Polish PM attends November Uprising observances
Prime Minister Mateusz Morawiecki attended the commemorations of the 189th anniversary of the 1830-31 November Uprising against the Russian Empire, held at the Cemetery of the insurgents in Kopna Góra, western Poland, on Friday.
Morawiecki said that the November insurgents are worth such homage because in the most difficult circumstances they fought for "real independence." He also noted that, "the uprising was in the Poles' hearts, because freedom has been always in the hearts of Poles."
The prime minister pointed out that the uprising should be a warning against earlier mistakes, which led to Poland's partitions, but also "against the political and military errors, delaying tactics, and lack of faith of some leaders."

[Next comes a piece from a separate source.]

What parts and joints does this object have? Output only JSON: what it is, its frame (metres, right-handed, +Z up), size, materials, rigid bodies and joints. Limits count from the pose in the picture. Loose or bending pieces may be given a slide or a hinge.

The head of the government paid homage to all victims of the uprising. "We own them homage and remembrance. Commemorating heroes of the November Uprising is an important part of today's independence and sovereignty," the PM said.
Apart from Morawiecki, the commemorations were attended by state officials including Education Minister Dariusz Piontkowski, Polish MPs, local government authorities, combatants, representatives of the uniformed services, and scouts.
The November Uprising broke out on November 29, 1830, when a group of non-commissioned officers at Warsaw's Infantry Cadet School attacked the Belweder - the headquarters of the Polish Army's Russian leadership. In all, around 54,000 Polish soldiers fought against a 115,000-strong Russian Army for over a year. The uprising's fall in 1831 was followed by repression against its participants and drastically reduced the autonomy of the Russian-controlled Kingdom of Poland.
The November Insurgents Cemetery, a National Remembrance Site, was founded in Kopna Góra in 2013. The remains of 46 insurgents, exhumed in 2010, are buried there. Their graves are decorated with painted white eagles and iron crosses.